Bubbles seem to be bursting all across the economic landscape. First we had the housing bubble, then the automobile industry bubble, then came the credit card bubble. Pretty soon we’re liable to have a “bubble” bubble, where our heads explode over all the financial fires popping up everywhere.

So it’s with extreme caution that I broach the subject of one more economic bubble: the student loan crisis.

I know what you’re thinking. “Cramer, we can’t take any more bad financial news, especially about student loans. It’s just too much!”

Well, you got the “too much” part right. Too much student loan debt coupled with too much financial stress is triggering a larger burden for student loan borrowers.

As usual, the numbers tell the story. According to the College Board, total student loan borrowing has more than doubled from 1998 to 2008: $85 billion, compared to $41 billion ten years ago. The amount of privately funded student loans, which usually include higher interest rates and higher repayment amounts, have also risen over the same time period, from 7% in 1998 to 23% of all student loans in 2008. Meanwhile, the Wall Street Journal reports that subsidized federal aid is treading water at about $42.8 billion per year.

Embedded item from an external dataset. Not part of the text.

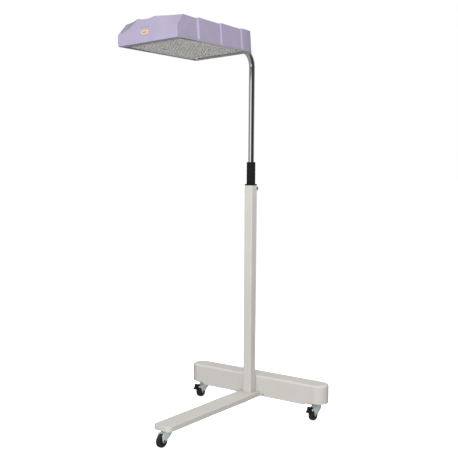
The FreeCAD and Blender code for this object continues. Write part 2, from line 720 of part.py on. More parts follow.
def tilt_hub():
    """Split block that grips the mast's end and lets the hood tilt on it."""
    body = block((-hub_half, hub_half), hub_y, (hub_low, spine_top - spine_t))
    body = body.cut(rod(mast_r + running_gap, V(0, hub_y[0] - 1, 0), AXIS_Y, 80))
    body = body.cut(block((-1.5, 1.5), (hub_y[0] - 1, hub_y[1] + 1), (hub_low - 1, 0)))
    for x, y in hub_bolt_places:
        body = body.cut(rod(3.0 + fit_gap, V(x, y, hub_low - 1), AXIS_Z, 70))
    return body


def hub_bolts():
    bolts = []
    for x, y in hub_bolt_places:
        head = hexagon(5.5, V(x, y, hub_low - 4), AXIS_Z, 4.0)
        bolts.append(fuse([head, rod(3.0, V(x, y, hub_low - 1), AXIS_Z, spine_top - hub_low)]))
    return group(bolts)


inlet_x, switch_x = 85.0, -62.0


def mains_inlet():
    """Appliance inlet with three blades in a hooded socket."""
    y = panel_y + panel_t
    flange = block((inlet_x - 25, inlet_x + 25), (y, y + 2.5), (-12.5, 12.5))
    body = block((inlet_x - 13.8, inlet_x + 13.8), (y - 24, y + 1), (-10.2, 10.2))
    socket = block((inlet_x - 12, inlet_x + 12), (y - 14, y + 4), (-8.2, 8.2))
    blades = [block((inlet_x + dx - 1, inlet_x + dx + 1), (y - 15, y), (dz - 2, dz + 2))
              for dx, dz in ((-7, -0.5), (7, -0.5), (0, 4))]
    return fuse([fuse([flange, body]).cut(socket)] + blades)


rocker_pivot_y = panel_y + panel_t - 0.5
trunnion_r = 1.5


def switch_frame():
    y = panel_y + panel_t
    flange = block((switch_x - 12.5, switch_x + 12.5), (y, y + 2), (-16.5, 16.5))
    body = block((switch_x - 10.5, switch_x + 10.5), (y - 20, y + 1), (-14, 14))
    well = block((switch_x - 8.3, switch_x + 8.3), (y - 9, y + 3), (-12.4, 12.4))
    pivot_hole = rod(trunnion_r + running_gap, V(switch_x - 9.4, rocker_pivot_y, 0), AXIS_X, 18.8)
    return fuse([flange, body]).cut(well).cut(pivot_hole)


rocker_tilt = 8.0


def rocker():
    """Rocker with a hollow front face and a trunnion each side, resting with its lower end pressed in."""
    y = rocker_pivot_y
    outline = [(y - 2, -11), (y + 4.3, -11), (y + 2.6, 0), (y + 4.3, 11), (y - 2, 11)]
    trunnions = rod(trunnion_r, V(switch_x - 9.2, y, 0), AXIS_X, 18.4)
    body = fuse([side_plate(outline, switch_x - 8.1, switch_x + 8.1), trunnions])
    body.rotate(V(0, y, 0), AXIS_X, rocker_tilt)
    return body


def cable(points, radius=2.5):
    """A lead along straight runs with round corners."""
    pieces = []
    for a, b in zip(points, points[1:]):
        run = b - a
        pieces.append(rod(radius, a, run, run.Length))
    pieces += [Part.makeSphere(radius, p) for p in points[1:-1]]
    return fuse(pieces)


terminal_x, terminal_y = (86.0, 114.0), (-230.0, -190.0)
branch_r = 2.0              # thinner leads that branch off the trunk
inlet_lead_x, switch_lead_x = 106.0, 92.0
inlet_turn_y, switch_turn_y = -60.0, -110.0
branch_y = -210.0


def terminal_block():
    return block(terminal_x, terminal_y, (reflector_z, reflector_z + 18))


def wiring_loom():
    """Leads from the inlet and the switch to the terminal block, and from it to each ballast."""
    z = reflector_z + 5
    inlet_end = panel_y + panel_t - 24
    switch_end = panel_y + panel_t - 20
    first = cable([V(inlet_x + 5, inlet_end, z), V(inlet_x + 5, inlet_turn_y, z),
                   V(inlet_lead_x, inlet_turn_y - 30, z), V(inlet_lead_x, terminal_y[1], z)])
    second = cable([V(switch_x, switch_end, z), V(switch_x, switch_turn_y, z),
                    V(switch_lead_x, switch_turn_y, z), V(switch_lead_x, terminal_y[1], z)])
    trunk_x = (ballast_half_x + terminal_x[0]) / 2
    trunk_z = reflector_z + 12
    trunk = [V(trunk_x, ballast_places[0] + 4, trunk_z), V(trunk_x, ballast_places[-1] - 4, trunk_z)]
    runs = [cable(trunk),
            cable([V(trunk_x, branch_y, trunk_z), V(terminal_x[0], branch_y, trunk_z)], branch_r)]
    for y in ballast_places:
        runs.append(cable([V(ballast_half_x, y, trunk_z), V(trunk_x, y, trunk_z)], branch_r))
    return group([first, second, fuse(runs)])


def place_head(shape):
    """From the hood's own frame to the end of the mast, with the tilt that it stands at."""
    placed = shape.copy()
    placed.rotate(V(0, 0, 0), AXIS_Y, -head_roll)
    placed.translate(V(0, -head_reach, arm_z))
    return placed


def save_head():
    pieces = {
        "hood_shell": hood_shell(), "rear_panel": rear_panel(), "hood_screws": hood_screws(),
        "arm_grommet": arm_grommet(), "grille": grille(), "reflector": reflector(),
        "lamp_bases": lamp_bases(), "lampholders": lampholders(), "ballasts": ballasts(),
        "spine_plate": spine_plate(), "tilt_hub": tilt_hub(), "hub_bolts": hub_bolts(),
        "mains_inlet": mains_inlet(), "switch_frame": switch_frame(), "rocker": rocker(),
        "terminal_block": terminal_block(), "wiring_loom": wiring_loom(),
    }
    for i, y in enumerate(lamp_places):
        pieces["lamp_%d" % (i + 1)] = lamp(y)
    for name, shape in pieces.items():
        save(name, place_head(shape))


def save_stand():
    pieces = {
        "base_leg": base_leg(), "cross_beam": cross_beam(), "base_casing": base_casing(),
        "casing_floor": casing_floor(), "casing_screws": casing_screws(), "castor_nuts": castor_nuts(),
        "counterweights": counterweights(), "column_tube": column_tube(), "column_foot": column_foot(),
        "foot_bolts": foot_bolts(), "column_cap": column_cap(),
        "upper_bush": mast_bush(sleeve_top - 24, 24.0),
        "lower_bush": mast_bush(column_top - spigot_h, 28.0),
        "clamp_nut": clamp_nut(), "clamp_pad": clamp_pad(), "clamp_stud": clamp_stud(),
        "clamp_knob": clamp_knob(), "glide_block": glide_block(), "mast_tube": mast_tube(),
        "mast_plug": mast_plug(), "mast_ring": mast_ring(), "arm_collar": arm_collar(),
    }
    for name, shape in pieces.items():
        save(name, shape)


os.makedirs("parts", exist_ok=True)
save_castors()
save_stand()
save_head()
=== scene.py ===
import json
import math

import bmesh
import bpy
from mathutils import Matrix, Vector


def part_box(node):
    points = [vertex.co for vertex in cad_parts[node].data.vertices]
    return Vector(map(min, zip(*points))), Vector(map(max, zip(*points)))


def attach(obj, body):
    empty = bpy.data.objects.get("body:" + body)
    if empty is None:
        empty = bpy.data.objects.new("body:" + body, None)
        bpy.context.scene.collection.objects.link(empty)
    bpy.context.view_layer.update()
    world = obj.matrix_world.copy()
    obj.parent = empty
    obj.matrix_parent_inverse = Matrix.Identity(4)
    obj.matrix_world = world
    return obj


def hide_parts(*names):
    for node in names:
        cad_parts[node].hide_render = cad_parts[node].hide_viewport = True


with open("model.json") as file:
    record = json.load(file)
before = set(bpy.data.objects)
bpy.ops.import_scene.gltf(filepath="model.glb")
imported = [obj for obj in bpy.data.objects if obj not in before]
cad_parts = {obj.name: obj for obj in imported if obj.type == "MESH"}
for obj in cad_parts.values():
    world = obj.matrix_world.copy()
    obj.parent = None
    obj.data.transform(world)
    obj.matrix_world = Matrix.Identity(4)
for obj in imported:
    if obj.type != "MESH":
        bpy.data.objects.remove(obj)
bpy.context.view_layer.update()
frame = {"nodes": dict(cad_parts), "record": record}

MM = 0.001
slot_of = {row["node"]: row["material_slot"] for row in frame["record"]["subparts"]}

# Pieces of the base and the mast are drawn in millimetres round the column's axis, standing on the floor.
column_low, column_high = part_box("column_tube")
COLUMN_Y = (column_low.y + column_high.y) / 2
AT_COLUMN = Matrix.Translation((0, COLUMN_Y, 0))

# The mast: a round tube with one bend, and the arm that reaches into the hood.
TUBE_R, MAST_FOOT = 12.5, 640.0
BEND_Z, BEND_R, ARM_TIP = 1517.0, 64.0, 303.7
ARM_Z = BEND_Z + BEND_R

# The hood's own frame: its origin is on the arm's axis in the rear panel's plane, and -Y is the way to the
# hood's front. The hood is rolled a little about the arm.
HEAD_REACH, HEAD_ROLL = 219.7, math.radians(-2.6)
HEAD = Matrix.Translation((0, COLUMN_Y - HEAD_REACH * MM, ARM_Z * MM)) @ Matrix.Rotation(HEAD_ROLL, 4, "Y")


# ---- materials ---------------------------------------------------------------------------------------
class Graph:
    """A node tree of a material or the world, with short calls for the nodes that are used below."""

    def __init__(self, name, world=None):
        owner = bpy.data.materials.new(name) if world is None else world
        owner.use_nodes = True
        self.material = owner
        self.tree = owner.node_tree
        self.shader = self.tree.nodes["Principled BSDF" if world is None else "Background"]
        coordinates = self.tree.nodes.new("ShaderNodeTexCoord")
        self.position = coordinates.outputs["Object" if world is None else "Generated"]

    def feed(self, socket, value):
        """Links another node's output to a socket, or gives the socket a plain value."""
        if isinstance(value, bpy.types.NodeSocket):
            self.tree.links.new(value, socket)
        else:
            socket.default_value = value

    def node(self, kind, inputs, **settings):
        made = self.tree.nodes.new(kind)
        for key, value in settings.items():
            setattr(made, key, value)
        for key, value in inputs.items():
            self.feed(made.inputs[key], value)
        return made

    def put(self, name, value):
        self.feed(self.shader.inputs[name], value)

    def stretched(self, scale):
        return self.node("ShaderNodeMapping", {"Vector": self.position, "Scale": scale}).outputs[0]

    def noise(self, scale, detail=3.0, rough=0.5, vector=None):
        inputs = {"Vector": vector or self.position, "Scale": scale, "Detail": detail, "Roughness": rough}
        return self.node("ShaderNodeTexNoise", inputs).outputs[0]

    def span(self, value, low, high, start=0.0, stop=1.0):
        """Maps start..stop to low..high, held at both ends."""
        inputs = {"Value": value, "From Min": start, "From Max": stop, "To Min": low, "To Max": high}
        return self.node("ShaderNodeMapRange", inputs).outputs[0]

    def mix(self, factor, first, second):
        """A colour between two colours; a plain one is given as (red, green, blue)."""
        made = self.node("ShaderNodeMix", {"Factor": factor}, data_type="RGBA")
        for index, value in ((6, first), (7, second)):
            self.feed(made.inputs[index], (*value, 1.0) if isinstance(value, tuple) else value)
        return made.outputs[2]

    def blotches(self, cloud, dark, light):
        """Two near tones that change over with a noise."""
        return self.mix(self.span(cloud, 0.0, 1.0, 0.3, 0.7), dark, light)

    def compute(self, operation, first, second=0.0):
        return self.node("ShaderNodeMath", {0: first, 1: second}, operation=operation).outputs[0]

    def round_edges(self, radius):
        return self.node("ShaderNodeBevel", {"Radius": radius}, samples=6).outputs[0]

    def bump(self, height, strength, distance, under=None):
        inputs = {"Height": height, "Strength": strength, "Distance": distance}
        if under is not None:
            inputs["Normal"] = under
        self.put("Normal", self.node("ShaderNodeBump", inputs).outputs[0])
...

Those ingredients make for a witches' brew for cash-strapped borrowers in 2009. Saddled with debt, and facing layoffs and loss of income, student loan borrowers are falling behind. Sallie Mae (Stock Quote: SLM) reported a delinquency rate of 9.4% in the third quarter of 2008, compared to 8.5% a year earlier. How much do you want to bet that gap continues to widen in 2009?

But if you’re late on your student loan debt, take heart. The last thing that shell-shocked lenders need is for you to default on your student loan debt. More and more of them are willing to talk about delaying payments and renegotiating terms. So you don’t want to be delinquent on your loan. That could hurt your ability to borrow money later, kill your credit score, leave you open to IRS garnishments and stop you from getting a professional license in your chosen field.

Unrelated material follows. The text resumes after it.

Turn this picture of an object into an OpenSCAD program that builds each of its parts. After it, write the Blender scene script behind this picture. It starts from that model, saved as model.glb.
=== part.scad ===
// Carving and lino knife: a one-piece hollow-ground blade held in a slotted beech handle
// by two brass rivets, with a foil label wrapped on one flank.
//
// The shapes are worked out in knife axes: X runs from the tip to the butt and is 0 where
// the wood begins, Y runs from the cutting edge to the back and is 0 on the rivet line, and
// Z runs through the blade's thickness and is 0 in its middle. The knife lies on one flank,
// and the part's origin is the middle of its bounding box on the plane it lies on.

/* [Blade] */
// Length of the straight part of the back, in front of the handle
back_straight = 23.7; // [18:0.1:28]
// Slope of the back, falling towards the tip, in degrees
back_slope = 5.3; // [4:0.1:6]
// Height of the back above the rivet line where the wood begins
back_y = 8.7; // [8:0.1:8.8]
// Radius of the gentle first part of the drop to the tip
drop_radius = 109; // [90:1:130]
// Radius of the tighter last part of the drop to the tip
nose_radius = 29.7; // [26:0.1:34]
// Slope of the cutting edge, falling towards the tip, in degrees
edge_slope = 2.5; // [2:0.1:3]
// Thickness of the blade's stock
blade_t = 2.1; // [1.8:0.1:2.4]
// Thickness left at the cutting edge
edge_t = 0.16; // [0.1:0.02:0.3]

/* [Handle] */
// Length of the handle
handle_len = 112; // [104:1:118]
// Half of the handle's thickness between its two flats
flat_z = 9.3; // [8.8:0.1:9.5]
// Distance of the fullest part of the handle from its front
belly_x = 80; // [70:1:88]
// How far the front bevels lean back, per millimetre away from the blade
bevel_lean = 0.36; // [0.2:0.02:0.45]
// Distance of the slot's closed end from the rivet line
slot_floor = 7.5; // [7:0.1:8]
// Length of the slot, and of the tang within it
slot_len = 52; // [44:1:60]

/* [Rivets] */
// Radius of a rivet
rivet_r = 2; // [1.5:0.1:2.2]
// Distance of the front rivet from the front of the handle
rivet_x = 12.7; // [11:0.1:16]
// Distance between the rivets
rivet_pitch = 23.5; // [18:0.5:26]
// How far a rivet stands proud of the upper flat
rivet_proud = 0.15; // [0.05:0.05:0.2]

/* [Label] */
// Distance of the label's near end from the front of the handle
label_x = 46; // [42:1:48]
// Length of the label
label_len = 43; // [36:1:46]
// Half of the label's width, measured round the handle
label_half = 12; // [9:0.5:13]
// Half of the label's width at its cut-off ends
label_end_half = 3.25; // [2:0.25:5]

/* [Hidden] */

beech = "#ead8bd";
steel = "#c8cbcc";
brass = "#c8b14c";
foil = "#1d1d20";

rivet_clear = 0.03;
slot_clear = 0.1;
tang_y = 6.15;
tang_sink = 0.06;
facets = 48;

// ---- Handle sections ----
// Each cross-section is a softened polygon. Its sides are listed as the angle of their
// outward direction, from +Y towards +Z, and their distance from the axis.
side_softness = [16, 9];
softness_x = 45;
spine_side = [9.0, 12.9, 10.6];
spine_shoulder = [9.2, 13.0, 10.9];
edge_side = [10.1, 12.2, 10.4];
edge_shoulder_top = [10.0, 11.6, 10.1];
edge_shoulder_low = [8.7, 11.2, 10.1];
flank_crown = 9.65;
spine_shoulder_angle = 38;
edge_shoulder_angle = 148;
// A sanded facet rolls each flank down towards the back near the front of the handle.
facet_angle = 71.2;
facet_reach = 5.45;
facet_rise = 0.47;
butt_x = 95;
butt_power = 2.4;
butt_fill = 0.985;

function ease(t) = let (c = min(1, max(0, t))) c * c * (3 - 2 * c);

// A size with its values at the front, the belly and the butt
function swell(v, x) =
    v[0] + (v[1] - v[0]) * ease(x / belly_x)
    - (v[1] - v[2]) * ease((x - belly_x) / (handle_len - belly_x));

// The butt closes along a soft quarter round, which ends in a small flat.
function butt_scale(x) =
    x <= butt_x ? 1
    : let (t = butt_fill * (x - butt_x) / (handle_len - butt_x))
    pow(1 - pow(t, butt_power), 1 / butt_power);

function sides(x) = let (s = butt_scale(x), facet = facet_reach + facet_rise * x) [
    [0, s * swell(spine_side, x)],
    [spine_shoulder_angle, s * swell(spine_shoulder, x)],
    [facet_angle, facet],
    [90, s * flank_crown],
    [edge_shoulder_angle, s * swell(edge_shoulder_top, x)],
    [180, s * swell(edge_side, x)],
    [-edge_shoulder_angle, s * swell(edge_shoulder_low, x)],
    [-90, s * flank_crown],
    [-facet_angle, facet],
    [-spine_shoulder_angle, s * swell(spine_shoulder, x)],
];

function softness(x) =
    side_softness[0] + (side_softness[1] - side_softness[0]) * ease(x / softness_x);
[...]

I’ve got some ideas for you, but before we go there, you need to understand the different levels of “late” student loan payments.

Seven to 10 days: Anything seven to 10 days late is generally okay. Lenders usually give you a grace period of about a week. No harm, no foul.

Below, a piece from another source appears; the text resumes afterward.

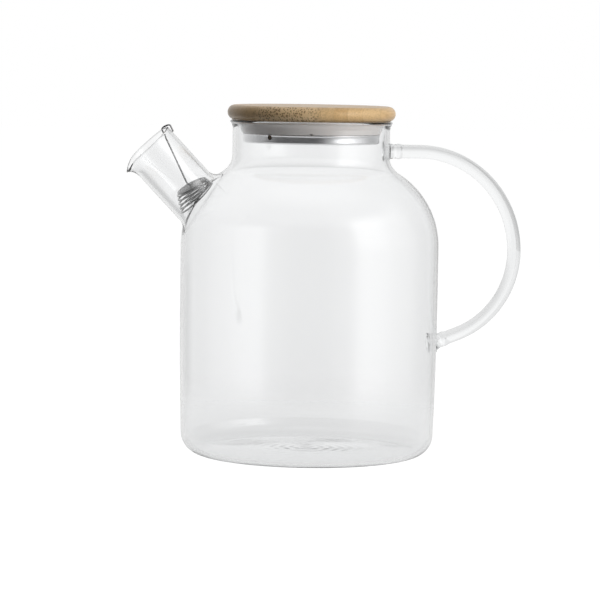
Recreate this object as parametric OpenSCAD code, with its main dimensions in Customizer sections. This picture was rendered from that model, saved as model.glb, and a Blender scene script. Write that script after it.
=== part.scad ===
// Glass teapot: blown vessel, fused spout and handle, bamboo lid with seal and steel cup, wire spout filter.
// Millimetres, +Z up. The origin is on the vessel's axis at the table.
// The spout points to -X, the handle to +X.

/* [Vessel] */
// Largest radius of the body, just under the shoulder
body_r = 68.3; // [64:0.1:76]
// How much narrower the body is at its foot than under the shoulder, on the radius
foot_taper = 1.2; // [0:0.1:3]
// Thickness of the blown glass
glass_wall = 2; // [1.6:0.1:2.4]
// Radius of the rounded corner at the foot
foot_corner_r = 11; // [6:0.5:14]
// Height at which the side turns into the shoulder
shoulder_z = 111; // [106:0.5:116]
// Radius of the shoulder's curve
shoulder_r = 45; // [42:0.5:48]
// Outer radius of the neck
neck_r = 41.55; // [39.5:0.05:43]
// Radius of the hollow curve between shoulder and neck
neck_fillet_r = 10.5; // [8:0.5:13]
// Height of the glass rim
rim_z = 177; // [174:0.5:184]
// How far the rim flares out past the neck
rim_flare = 1.4; // [0.6:0.1:2]
// Height over which the rim flares
rim_flare_h = 5; // [4:0.5:7]
// Radius of the fire-polished edges of the rim
rim_edge_r = 0.7; // [0.4:0.1:0.8]

/* [Spout] */
// Outer diameter of the spout tube
spout_d = 28.5; // [25:0.25:30]
// Thickness of the spout's glass
spout_wall = 1.6; // [1.3:0.1:2]
// Angle of the spout above horizontal
spout_rise = 46.8; // [44:0.2:50]
// Height at which the line of the spout crosses the vessel's axis
spout_cross_z = 70.6; // [68:0.1:73]
// Length of the spout along its middle, from the vessel's outside to the rim plane
spout_l = 38.2; // [36:0.2:46]
// How far the pouring lip is pulled out past the spout's wall
lip_drop = 4; // [2:0.25:5]
// Angle at which the pouring lip bends away from the spout
lip_bend = 28; // [22:1:34]
// How far the tip of the lip stands back from the rim plane
lip_back = 3.3; // [2:0.1:5]
// Outer radius of the pouring lip's channel
lip_r = 9; // [8:0.25:10.5]

/* [Handle] */
// Diameter of the handle's glass rod
handle_d = 7.2; // [6:0.1:9]
// Distance from the body's side to the outermost point of the handle
handle_out = 47.1; // [44:0.1:54]
// Height of the outermost point of the handle
handle_mid_z = 107.6; // [105:0.2:109]
// Radius of the handle's upper bend, at the middle of the rod
handle_upper_r = 53.4; // [51:0.1:56]
// Radius of the handle's lower bend, at the middle of the rod
handle_lower_r = 46.9; // [44:0.1:49]
// Angle that the handle's lower end falls towards the body
handle_fall = 20; // [14:1:26]
// Diameter of the fused foot at each end of the handle
handle_foot_d = 11; // [10:0.25:13]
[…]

15 days: Any payment that arrives at the lender past 15 days will likely incur a late fee. I hate late fees with a passionyou’re essentially paying interest on your interest, and that’s no way to create wealth.

30 days: If you’re 30 days late or more, you’re starting to sink in financial quicksand. You’re still accumulating late fees, plus you’ve got two months worth of payments to handle.

60 to 90 days: If you’re two or three months late on your student loan bill, your lender can really start to turn the screws. By law, lenders are allowed to take your loan interest and actually add it to your loan principle. When you hit the 90-day mark, your loan starts to take the shape of a mob gambling debt, as your lender can begin charging you extra interest on top of the interest you already owe.

Anything after 90 days: You’re really in hot water. The delinquent loan will likely show up on your credit report, and you reduce the chances of having your lender grant you forbearance, where your loan is temporarily put on hold until you get on your financial feet again. If the clock keeps ticking, and your account is 270 days past due, the loan will likely go into default, and then all bets are off.